By E. Martin Nolan
A month ago, when it became clear that The Winter Classic would be played in Ann Arbor and not Detroit, I argued that the NHL was wrong to deny Detroit the opportunity to host the game, all for the cash incentives offered by the use of Michigan Stadium in Ann Arbor. But most of the responses to that post went something like, “I see what you’re saying, but it’s not that big a deal and it’ll be awesome to see them play in front of a record crowd.” The local press said essentially the same thing. I didn’t get this. I wanted the game in the city, where I thought it belonged. But most, with the notable exception of Red Wings owner Mike Ilitch (more on this later), seemed to accept the decision with little to no resentment, even if they would rather have seen the game at Comerica Park in downtown Detroit. “It’s all about the money” they concluded, shrugging. Depressing.
This was a realistic attitude, to be sure, but given Detroit’s famously defiant pride–recently tapped into by Chrysler’s Super Bowl ad featuring Clint Eastwood–you’d think the decision to host the game outside the city would stir up more emotion. Even The Detroit Free Press–which can be such a blatant Detroit-cheerleader that it once covered Detroit 187’s first episode as if it were actually watchable–didn’t suggest the city should host the game instead. Free Press columnist Michael Rosenberg wrote that the decision was bound to upset some and, for sure, it did. He suggested a compromise might be reached by hosting a Wings/Leafs alumni, collage and/or minor league games at Comerica. But that compromise seemed a token gesture that could hardly make up for denying the city the Classic itself.
As it turns out, Rosenberg’s prediction was accurate. Soon, rumors mounted that there would be at least a few events at Comerica, including the tradition-rich Great Lakes Invitational college hockey tournament, which is hosted annually at Joe Louis Arena. Still, even with the addition of the GLI, you could argue that spotlighting some minor league games and a college tournament is something, but it doesn’t replace the Classic. But while, again, there was little public sentiment (aside from reader comments) calling out that inadequacy, there was one very important private voice making the argument behind the scenes: Mike Ilitch. Conveniently, Ilitch’s initial concerns were also my initial concerns, which means that I and those who shared my concerns had a powerful ally and spokesman. That, in turn, explains:
How I Learned to Stop Worrying and Love the 2013 Winter Classic Plan
Initially, I considered a few explanations for the apparent apathy with which so many Detroit fans perceived the Big House decision:
Maybe Detroit’s over it. Maybe the city’s done playing the victim and is more than happy to host a few games at Comerica.
Maybe the majority of Red Wings fans are suburbanites who don’t actually have that much pride in the city.

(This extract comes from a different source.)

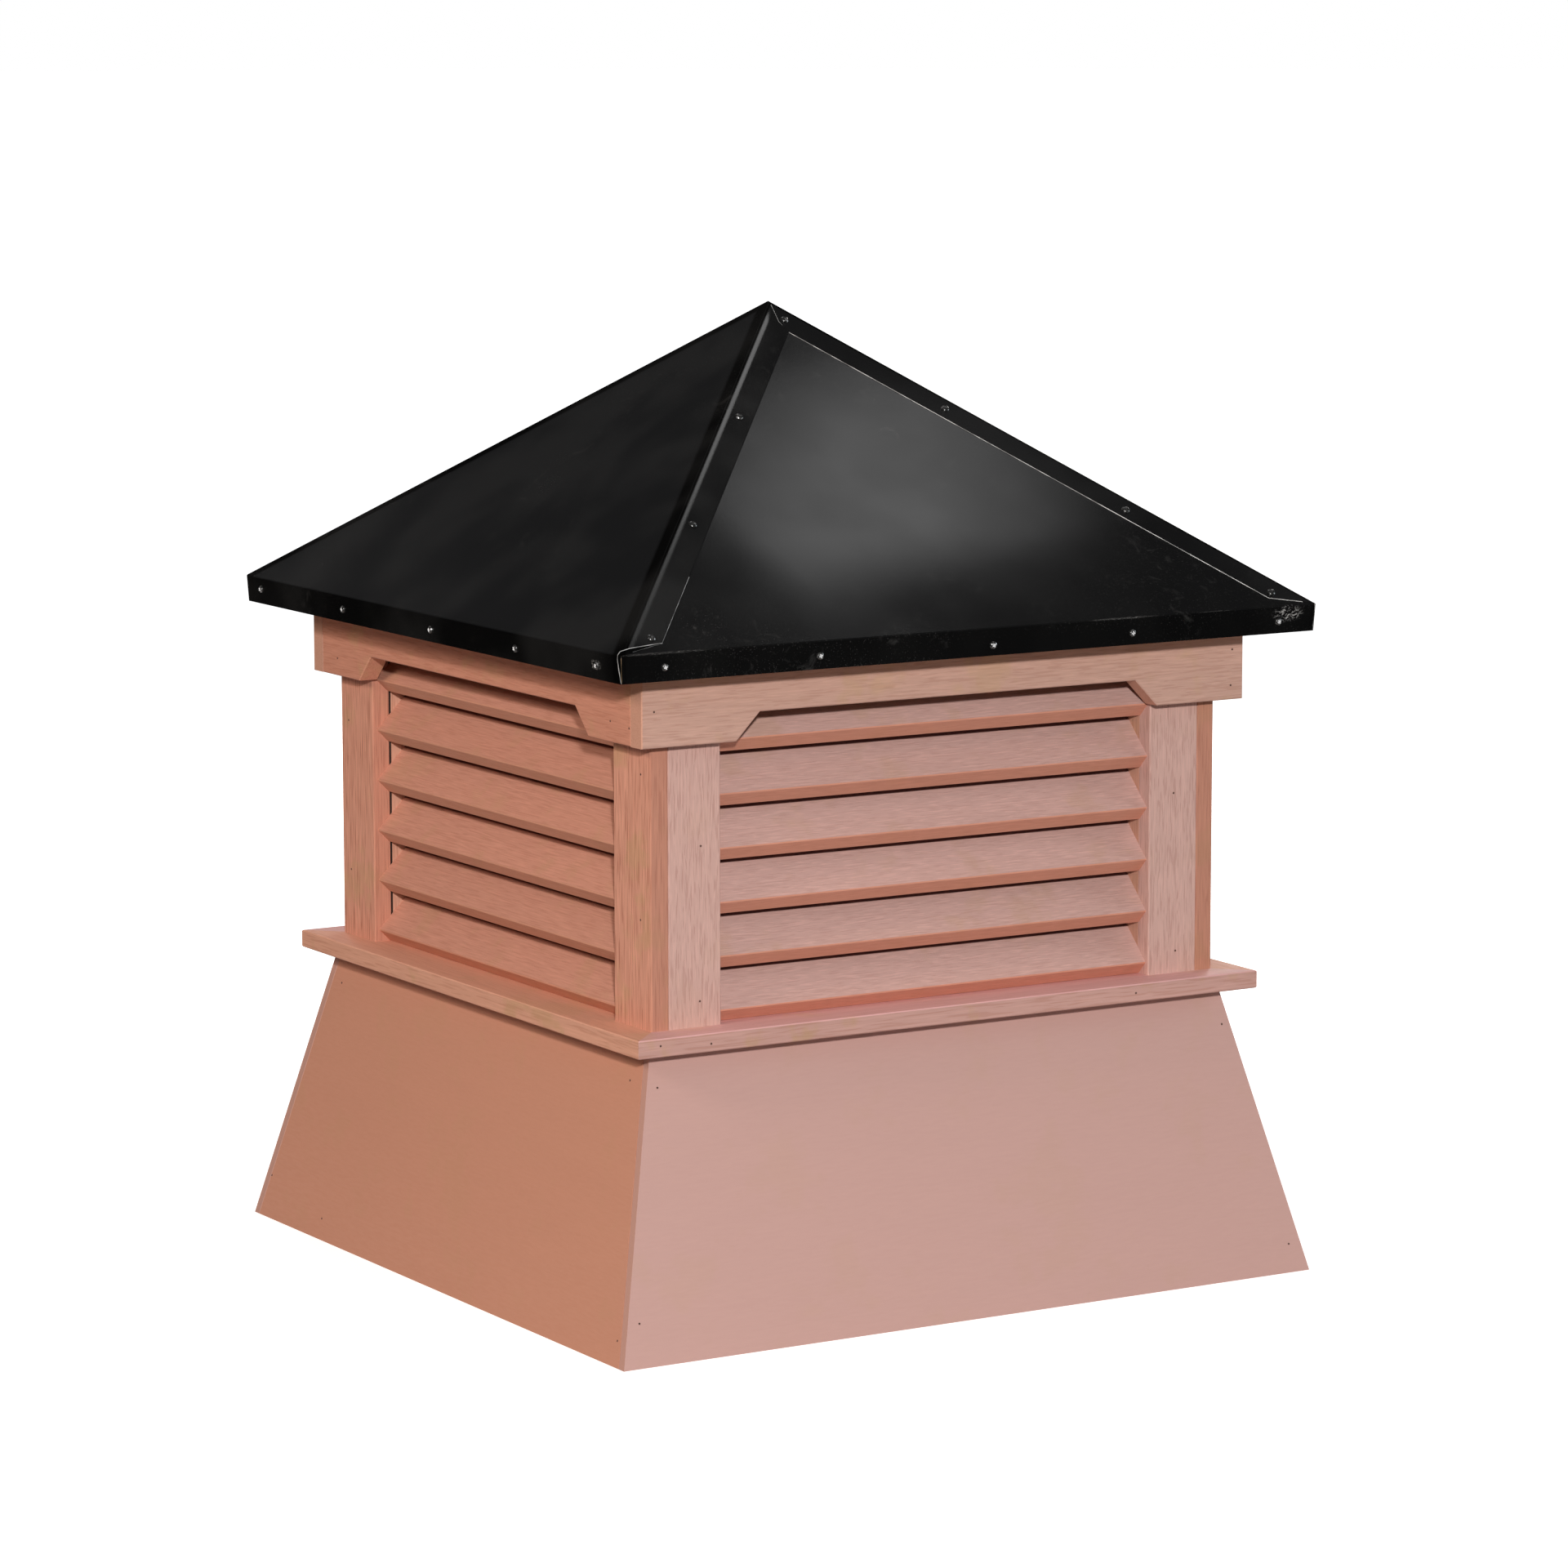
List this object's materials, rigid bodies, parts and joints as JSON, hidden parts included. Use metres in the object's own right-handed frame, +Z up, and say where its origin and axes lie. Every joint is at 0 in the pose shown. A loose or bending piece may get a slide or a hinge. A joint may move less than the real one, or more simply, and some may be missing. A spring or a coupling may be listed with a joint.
{
  "type": "louvred roof cupola",
  "caption": "Square wooden roof cupola: flared hollow base, louvred box with arched frieze, black sheet-metal hip roof.",
  "frame": {"origin": "on the ground, under the middle of the square base", "axes": "+Z up, -Y is the front, -X the left side"},
  "size_m": [0.9144, 0.9144, 1.1156],
  "materials": {
    "base_wood": "smooth stained panel",
    "trim_wood": "stained cedar, fine grain",
    "inner_wood": "bare board",
    "black_metal": "satin black"
  },
  "bodies": {
    "root": {"base_corner_block_back_left": "inner_wood", "base_corner_block_back_right": "inner_wood", "base_corner_block_front_left": "inner_wood", "base_corner_block_front_right": "inner_wood", "base_panel_back": "base_wood", "base_panel_front": "base_wood", "base_panel_left": "base_wood", "base_panel_right": "base_wood", "corner_face_board_back_left": "trim_wood", "corner_face_board_back_right": "trim_wood", "corner_face_board_front_left": "trim_wood", "corner_face_board_front_right": "trim_wood", "corner_side_board_back_left": "trim_wood", "corner_side_board_back_right": "trim_wood", "corner_side_board_front_left": "trim_wood", "corner_side_board_front_right": "trim_wood", "frieze_board_back": "trim_wood", "frieze_board_front": "trim_wood", "frieze_board_left": "trim_wood", "frieze_board_right": "trim_wood", "louvre_slats_back": "trim_wood", "louvre_slats_front": "trim_wood", "louvre_slats_left": "trim_wood", "louvre_slats_right": "trim_wood", "louvre_stiles_back": "trim_wood", "louvre_stiles_front": "trim_wood", "louvre_stiles_left": "trim_wood", "louvre_stiles_right": "trim_wood", "roof_board_back": "inner_wood", "roof_board_front": "inner_wood", "roof_board_left": "inner_wood", "roof_board_right": "inner_wood", "roof_panel_back": "black_metal", "roof_panel_front": "black_metal", "roof_panel_left": "black_metal", "roof_panel_right": "black_metal", "sill_board_back": "trim_wood", "sill_board_front": "trim_wood", "sill_board_left": "trim_wood", "sill_board_right": "trim_wood", "soffit_board_back": "inner_wood", "soffit_board_front": "inner_wood", "soffit_board_left": "inner_wood", "soffit_board_right": "inner_wood"}
  },
  "joints": []
}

Or maybe it’s not even that deep. Maybe I’m a native Detroiter who no longer lives there and so is being over-sentimental (and overly dismissive of suburbanites).
And maybe we shouldn’t expect the NHL to make a decision based on what fans want, or what some think is “right.” Instead, the league will choose the option that will generate the most benefit (in profits and prestige) for the league.
These explanations may all be true. Clearly, for some people, hosting the game outside of the city was never an issue. But for those of us who were bothered by the decision, the above explanations left us cold. I suspect the same was true for Ilitch. Ilitch had a very obvious economic incentive to have the game played at Comerica: he owns A LOT in downtown Detroit and pretty much makes money any time anyone even thinks of their wallet in the area surrounding the ballpark. But while that incentive, on its surface, isn’t all that different from the NHL’s incentive to host the game at The Big House, the consequences of those two decisions are far different.
Consider those consequences through their effect on the city of Detroit. The NHL’s decision to host the game at Michigan Stadium benefits the NHL, but draws people away from Detroit, resulting in a loss for a city that has earned the right to host the Classic and reap the benefits therein. Ilitch’s desire to host the game at Comerica would benefit his businesses, but it would also benefit the city by drawing people there. So while both interests can be boiled down to the profit motive, Ilitch’s carries with it the added value of benefitting a deserving city. Unfortunately for him, his interests were trumped. But fortunately for him, and Detroit, he still had enough leverage to extract some valuable concessions from the league.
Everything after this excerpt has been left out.